Remember the logical positivists? Even though this philosophy has been thoroughly debunked, there are still many implicit or unconscious positivists who maintain that only empirically verifiable statements are true. This despite the fact that the belief that only empirically verifiable statements are true cannot itself be empirically verified. So that's the end of that.

Postmodernists also insist that reality can't be hacked, even while presuming to have discovered the ultimate hack. It is another form of cheap omniscience attainable by anyone, hence its popularity among the tenured.

For example, instead of engaging in the hard work of ascending toward Shakespeare, one just dismisses him as an exemplar of white privilege. One can do the same thing with math, physics, history, any discipline: instant intellectual supremacy. (This guy has countless examples of such systematic idiocy masquerading as scholarship.)

Back to hacking God. I recently read Jennifer Upton's The Ordeal of Mercy: Dante’s Purgatorio in Light of the Spiritual Path. Recall that we spent a month or so blogging about the prequel, which covered Dante's Inferno. Ironically, I enjoyed Hell more than Purgatory.

Note that Dante was so bold as to attempt to not only hack heaven, but purgatory and hell to boot -- or in other words, to provide a comprehensive map of the vertical. All in Italian, of all languages!

That book must have popped into my head for a reason. Let's try to find out what it was.

Ah, here we go. Not only did Dante hack the above three nonlocal localities, but in so doing hacked death itself! For "he presents himself in the Purgatorio as a living man engaged in a pilgrimage through the postmortem states" (Upton).

In fact, these states aren't even that far away, rather, just a micron or quark to the north: "in reality these postmortem states are even closer to us than the impressions brought to us by our five senses."

Which is very close, even touching. Indeed, each of our five senses involves a form of touch, whether of solid matter, lightwaves, air vibrations, or air-/foodborne molecules. Evidently there is a vertical version of each of our senses. Or so we have heard from the wise.

For example, once Dante exits hell and stands on the shore of purgatory, he can see a lot more: "now, when he lifts his eyes, he sees not only Purgatory but the starry sky above. This is deeply renewing to him; through the physical forms perceived by his senses the celestial archetypes are beginning to shine."

But guess what? I think Dante is us and that Purgatory is here.

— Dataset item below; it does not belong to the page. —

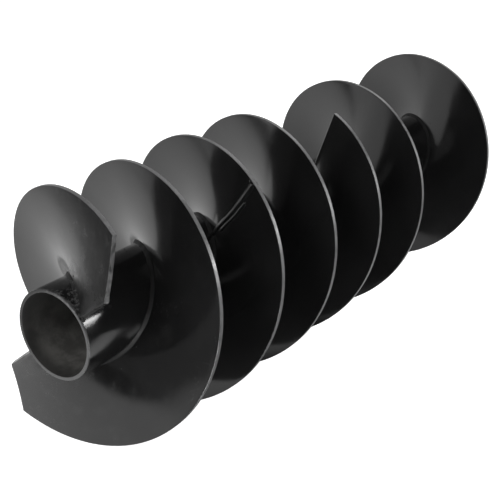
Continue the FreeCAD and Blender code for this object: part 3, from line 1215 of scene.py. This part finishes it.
def softbox(name, place, target, size, radiance):
    """A soft panel light, with its brightness as seen, aimed at a point."""
    data = bpy.data.lights.new(name, "AREA")
    data.shape = "RECTANGLE"
    data.size, data.size_y = size
    data.energy = radiance * math.pi * size[0] * size[1]
    light = bpy.data.objects.new(name, data)
    bpy.context.scene.collection.objects.link(light)
    aim(light, place, target)
    light.visible_camera = False
    return light


def room():
    """A dim room round the paper, which the camera sees as plain white."""
    world = bpy.data.worlds.new("room")
    bpy.context.scene.world = world
    world.use_nodes = True
    tree = world.node_tree
    background = tree.nodes["Background"]
    path = tree.nodes.new("ShaderNodeLightPath")
    glow = tree.nodes.new("ShaderNodeMapRange")
    glow.inputs["To Min"].default_value = ROOM_GLOW
    glow.inputs["To Max"].default_value = 1.0
    tree.links.new(path.outputs["Is Camera Ray"], glow.inputs["Value"])
    tree.links.new(glow.outputs["Result"], background.inputs["Strength"])
    background.inputs["Color"].default_value = (1, 1, 1, 1)


def make_studio():
    """White paper floor in a dim room, with soft panels above, beside and behind."""
    low = cad_low.z
    middle = Vector((0.2, 0.0, 0.0))
    floor = level_sheet("studio_floor", FLOOR_REACH, low, floor_material())
    floor.visible_glossy = False
    unseen = [
        level_sheet("studio_paper", FLOOR_REACH, low + 0.5 * MM, lit_paper()),
        upright_sheet("studio_wall", -0.45, 1.4, WALL_PLACE, low, 0.55, lit_wall()),
        upright_sheet("studio_backdrop", 0.3, 4.5, BACKDROP_PLACE, low, 1.6, lit_backdrop()),
        upright_sheet("studio_side_card", -0.35, 0.0, SIDE_CARD_PLACE, -0.05, 0.05, lit_side_card()),
    ]
    for obj in unseen + lit_cards():
        reflections_only(obj)
    room()
    softbox("overhead", middle + direction(20, 84) * 1.5, middle, (1.4, 1.4), 0.6)
    softbox("key", middle + direction(-48, 19) * 1.3, middle, (0.38, 0.30), 31.0)
    softbox("rim_panel", middle + direction(12, 36) * 1.6, middle, (0.7, 0.5), 3.4)
    fill = softbox("fill", direction(180, 45) * 1.2, Vector((0, 0, 0)), (0.5, 0.5), 9.0)
    fill.visible_glossy = False
    bpy.context.scene.view_settings.view_transform = "Standard"


make_camera()
make_studio()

Therefore, we can -- and must -- in this life raise our inner eye upward toward the spiritual horizon and thereby perceive how those celestial archetypes shine herebelow. You know -- metaphysical transparency, or celestial translucency. Subtle vibrations are everywhere.

Conversely, think of how the postmodernist fixes his gaze downward and creates his own hell -- a spiritually opaque world of raw absurdity and naked power.

To be continued...

4 comments:

julie said...

I'm no expert, but it seems that the main point was the preternatural ability to proclaim God in any and all languages. I suppose that's a case of God hacking the brain's language center so we can in turn hack God.

Don't know that I'd call that the main point, so much as one of the effects of being filled with the Holy Spirit. That said, the best way to share the Word is of course to speak it intelligibly. Good point about Christianity vs. the Koran.

julie said...

Also, there's the whole reversal of Babel element; as though our hacking tools had been removed, then returned, so to speak...

Gagdad Bob said...

Chesterton says something similar, I think in the Everlasting Man -- that the server had to be wiped clean (of paganism) in order install the new program.

Anonymous said...

One strategy is to forget about hacking God, and instead invite God to hack you. Julie alludes to this in her comment regarding being filled with the holy spirit.

The rishis of old were big on surrender as the primary mode to get with God.

The sannayasin, the renunciant, the monk, the nun, all take this road.

For most folk, the best bet is to live a conventional life and just keep asking for guidance, and then acting on it when given.

Or, you can try to reach out to God (hack?), and try to figure God out using various methods, but this is labor intensive and researchers agree it has a lesser yield.